イギリスとドイツで学んだ物理学者のロバート・オッペンハイマー(キリアン・マーフィー)は、第二次世界大戦で核開発を急ぐ米政府のマンハッタン計画において、原爆開発プロジェクトの委員長に任命される。1945年7月、ついに原爆の実験に成功し、8月には原爆は広島・長崎に投下される。威力を目の当たりにし、恐るべき大量破壊兵器を生み出したことに衝撃を受けたオッペンハイマーは、戦後、さらなる威力をもった水素爆弾の開発に反対するようになる。1950年代、赤狩りの嵐の中、過去に共産党員との関りがあったことで、スパイ容疑をかけられ、聴聞会がひらかれる。

 

感想:

今年のアカデミー賞の作品賞を受賞した作品です。上映時間は3時間。それが一瞬で過ぎ去ったかのように感じる濃厚な内容でした。時間軸がいったりきたりするので、少し戸惑うこともありますが、そんなことも気にならないくらいでした。マンハッタン計画オッペンハイマーと言う名は聞いた事がありましたが、原爆の開発に関わったぐらいしか知りませんでした。それが、赤狩りでスパイ容疑をかけられ、不遇な人生後半を過ごしていたとは思いませんでした。

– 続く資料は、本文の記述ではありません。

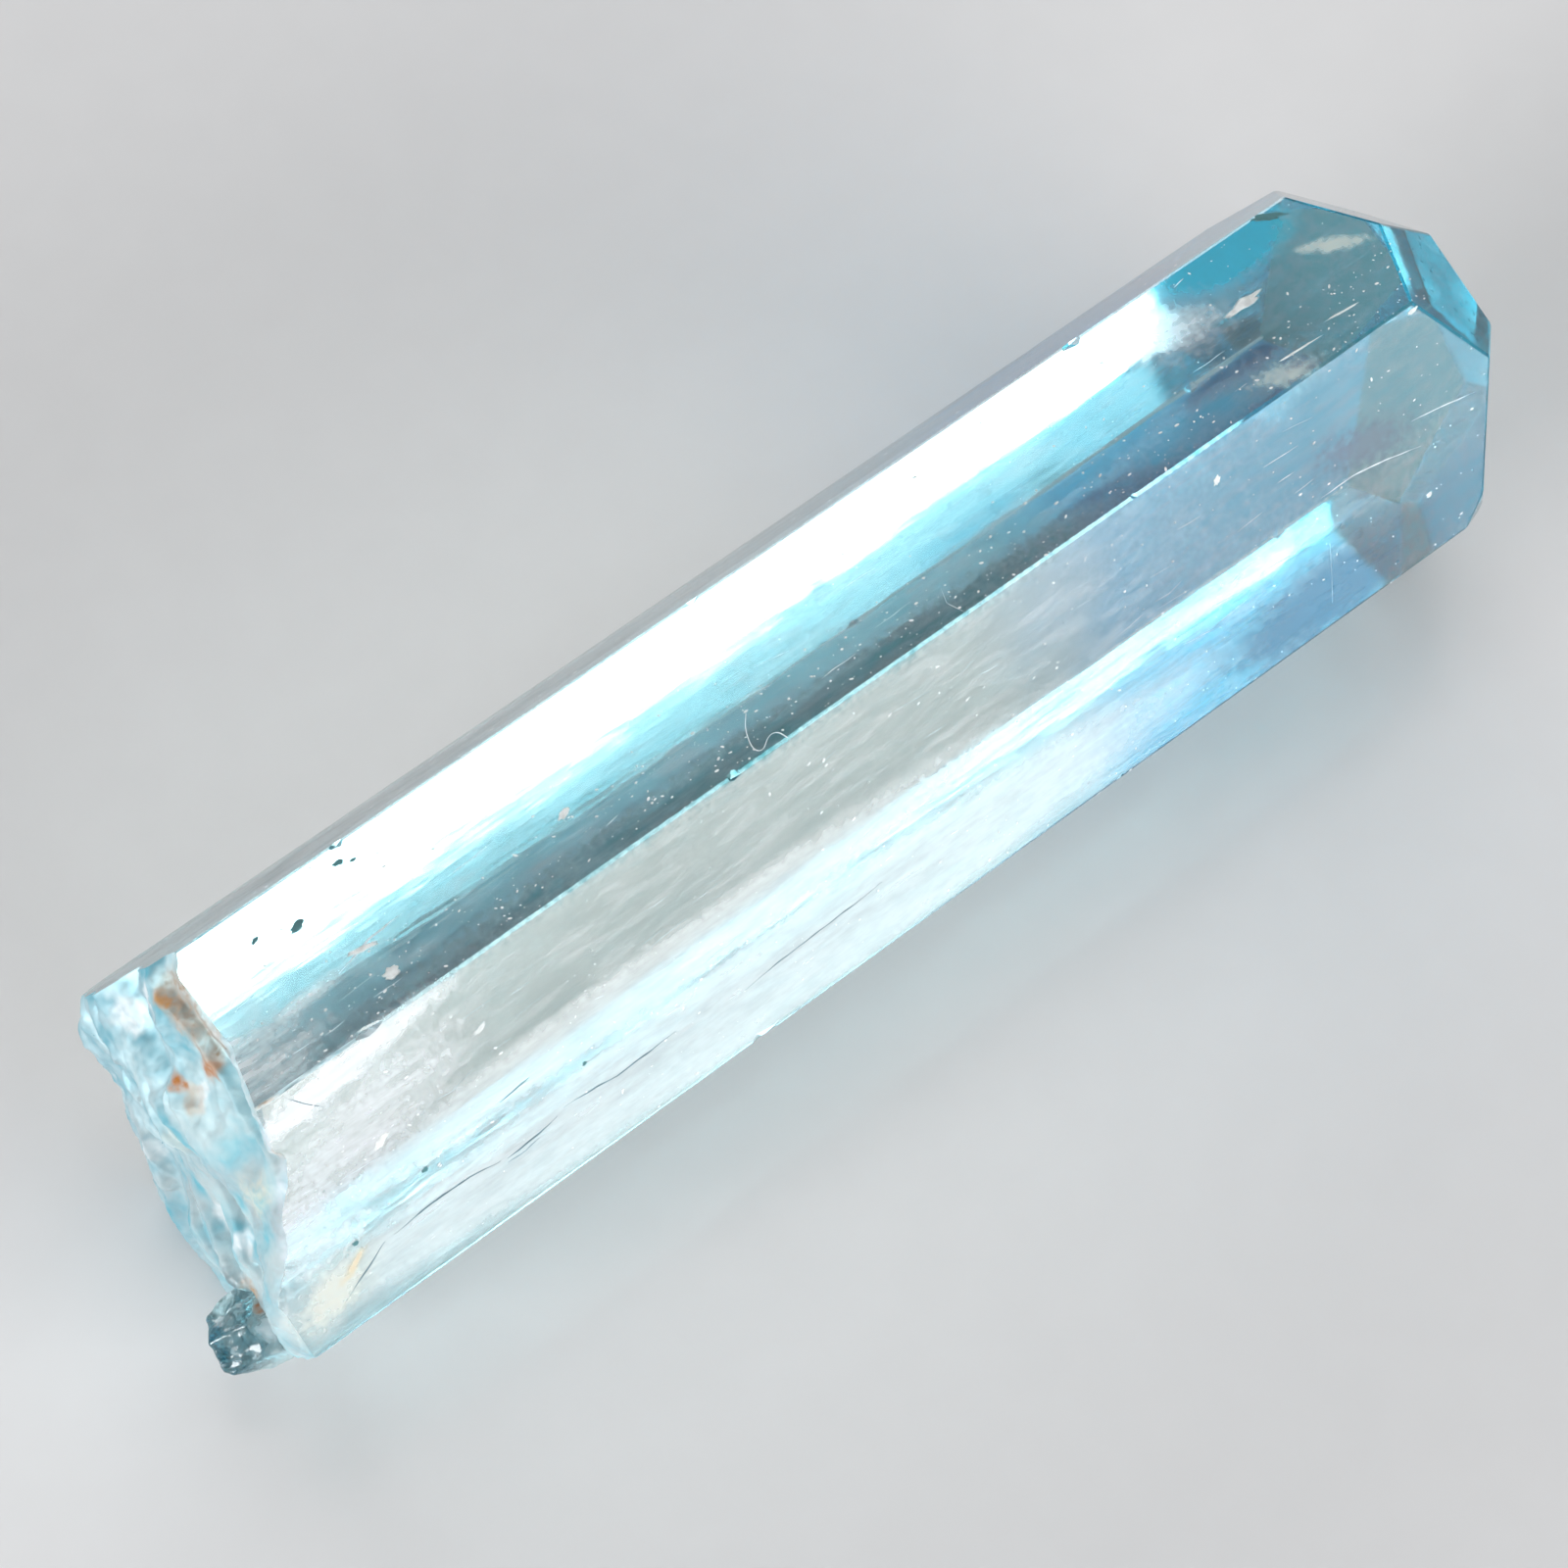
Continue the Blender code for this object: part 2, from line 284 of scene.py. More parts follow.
@dataclass(frozen=True)
class FaceMark:
    """A soft tint on one of the flat faces: a veil, a stain, painted shade, painted light or a painted
    reflection seen through the face.

    Its place is its middle, its reach is along the mark and across it, and its turn is in the plane of
    the face, from +X, in degrees. Its depth is the share of the tint at its middle, which holds over its
    core and has faded out at its reach. It is ragged where its rim breaks up into grains, and streaked
    where it is worn away along the growth lines. It is opaque where it stops light rather than tinting
    it.
    """

    face: CrystalFace
    place: Pair
    reach: Pair
    turn: float
    tint: Triple
    depth: float
    core: float = 0.3
    ragged: float = 0.9
    streaked: float = 0.0
    opaque: float = 1.0


MILKY_PAINTED_LIGHT = (0.86, 0.94, 0.96)
PEARL = (0.88, 0.93, 1.00)
LAVENDER = (0.78, 0.80, 0.92)
IVORY = (0.92, 0.88, 0.74)
GOLD = (0.95, 0.62, 0.25)
SLATE = (0.04, 0.42, 0.56)
DEEP_BLUE = (0.02, 0.12, 0.19)
AZURE = (0.04, 0.50, 0.70)
PLUM = (0.09, 0.15, 0.25)
SEA_GREEN = (0.06, 0.32, 0.36)
TEAL = (0.06, 0.58, 0.80)
CYAN = (0.00, 0.74, 1.00)

TOP, FRONT = CrystalFace.TOP, CrystalFace.FRONT_UPPER

FACE_MARKS = (
    # Painted shade: slate, deep blue and azure patches near the tip of the front face, which darken and
    # tint what is seen through it.
    FaceMark(FRONT, (11.6, 1.20), (7.60, 2.40), 0.0, SLATE, 1.00, 0.35, 0.60, 0.2, 0.18),
    FaceMark(FRONT, (9.6, -1.95), (4.20, 1.30), 0.0, DEEP_BLUE, 1.00, 0.35, 0.50, 0.0, 0.06),
    FaceMark(FRONT, (12.9, -1.80), (2.60, 1.40), 0.0, AZURE, 1.00, 0.25, 0.70, 0.2, 0.10),
    # Painted light: milky bands along the front face, where a bright band of light refracted through the
    # crystal shows.
    FaceMark(FRONT, (-4.0, -1.65), (12.5, 1.25), 0.0, MILKY_PAINTED_LIGHT, 0.46, 0.6, 0.15, 0.3),
    FaceMark(FRONT, (-5.5, -0.10), (10.5, 0.80), 0.0, MILKY_PAINTED_LIGHT, 0.42, 0.5, 0.40, 0.3),
    FaceMark(FRONT, (-11.2, 2.15), (3.40, 0.50), 7.0, PEARL, 0.80, 0.3, 0.70, 0.45),
    FaceMark(FRONT, (-11.3, 0.90), (3.40, 1.60), 15.0, LAVENDER, 0.50, 0.1, 0.80, 0.5),
    FaceMark(FRONT, (-13.0, -0.20), (1.80, 2.00), 25.0, PEARL, 0.55, 0.1, 1.10, 0.5),
    FaceMark(FRONT, (-13.0, -1.65), (1.50, 0.85), 25.0, CREAM, 0.62, 0.1, 0.50, 0.2),
    FaceMark(FRONT, (-12.5, -1.42), (0.55, 0.15), 30.0, GOLD, 0.60, 0.1, 0.60),
    # Painted shade: a dark plum patch near the tip of the front face.
    FaceMark(FRONT, (11.1, 0.45), (1.70, 0.75), -15.0, PLUM, 1.00, 0.1, 0.90, 0.2, 0.40),
    # Painted shade: a dark sea green band along the top near the front ridge and teal patches towards the
    # tip, where the shaded floor under the crystal shows through.
    FaceMark(TOP, (-1.5, -0.95), (12.5, 0.50), 0.0, SEA_GREEN, 1.00, 0.3, 0.70, 0.4, 0.30),
    FaceMark(TOP, (8.6, -0.75), (3.60, 0.60), 0.0, TEAL, 1.00, 0.35, 0.70, 0.3, 0.32),
    FaceMark(TOP, (12.4, 0.20), (2.60, 2.20), 0.0, TEAL, 0.60, 0.5, 0.40, 0.3, 0.12),
    FaceMark(TOP, (-11.0, -0.05), (1.45, 0.24), 2.0, FROST_AND_GLINT, 0.60, 0.1, 0.70, 0.5),
    FaceMark(TOP, (-12.5, -0.40), (2.20, 1.70), -10.0, FROST_AND_GLINT, 0.70, 0.1, 0.80, 0.7),
    # Painted light: a cyan patch near the tip of the top face, coloured like the refracted light seen
    # through there.
    FaceMark(TOP, (10.9, 1.75), (2.20, 0.90), 0.0, CYAN, 1.00, 0.5, 0.40, 0.0, 0.32),
    FaceMark(TOP, (9.0, 1.15), (1.70, 0.95), -15.0, PEARL, 0.65, 0.0, 0.80, 0.3),
    # Painted reflection: the ivory streak near the tip stands for light from behind reflected inside the
    # crystal, laid as a cream veil.
    FaceMark(TOP, (12.63, 0.66), (1.00, 0.24), -26.6, IVORY, 0.80, 0.2, 0.80, 0.3),
    FaceMark(TOP, (10.05, -0.88), (1.25, 0.46), -15.0, IVORY, 0.75, 0.0, 1.00, 0.3),
)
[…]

この映画の最大のクライマックスは原爆の実験が成功する場面ですが、「この原爆が広島や長崎に落とされたのか…」と思うと何とも言えない気持ちになりました。オッペンハイマーが広島に原爆を落とす前、効果を最大に活かす高さなどを提案している姿は、効果が大きいとそれだけ犠牲者がでることは頭になく、成果だけを気にかけていました。また、地上戦になると日米に多大な犠牲者がでるから避けるために犠牲者が少ない方を選ぶという議論は戦争とはそう言うものなのか!と改めて感じました。しかし、原爆が完成してしまうと、学者の手をはなれ、政治が深く関わり、コントロールすることが難しくなってしまう…身をもって体験したオッペンハイマーは水爆の完成に反対していくようになったのかなと思いました。なかなか複雑な人物のようで、映画だけでは理解できませんでしたが、大変興味深い人物だなぁと思いました。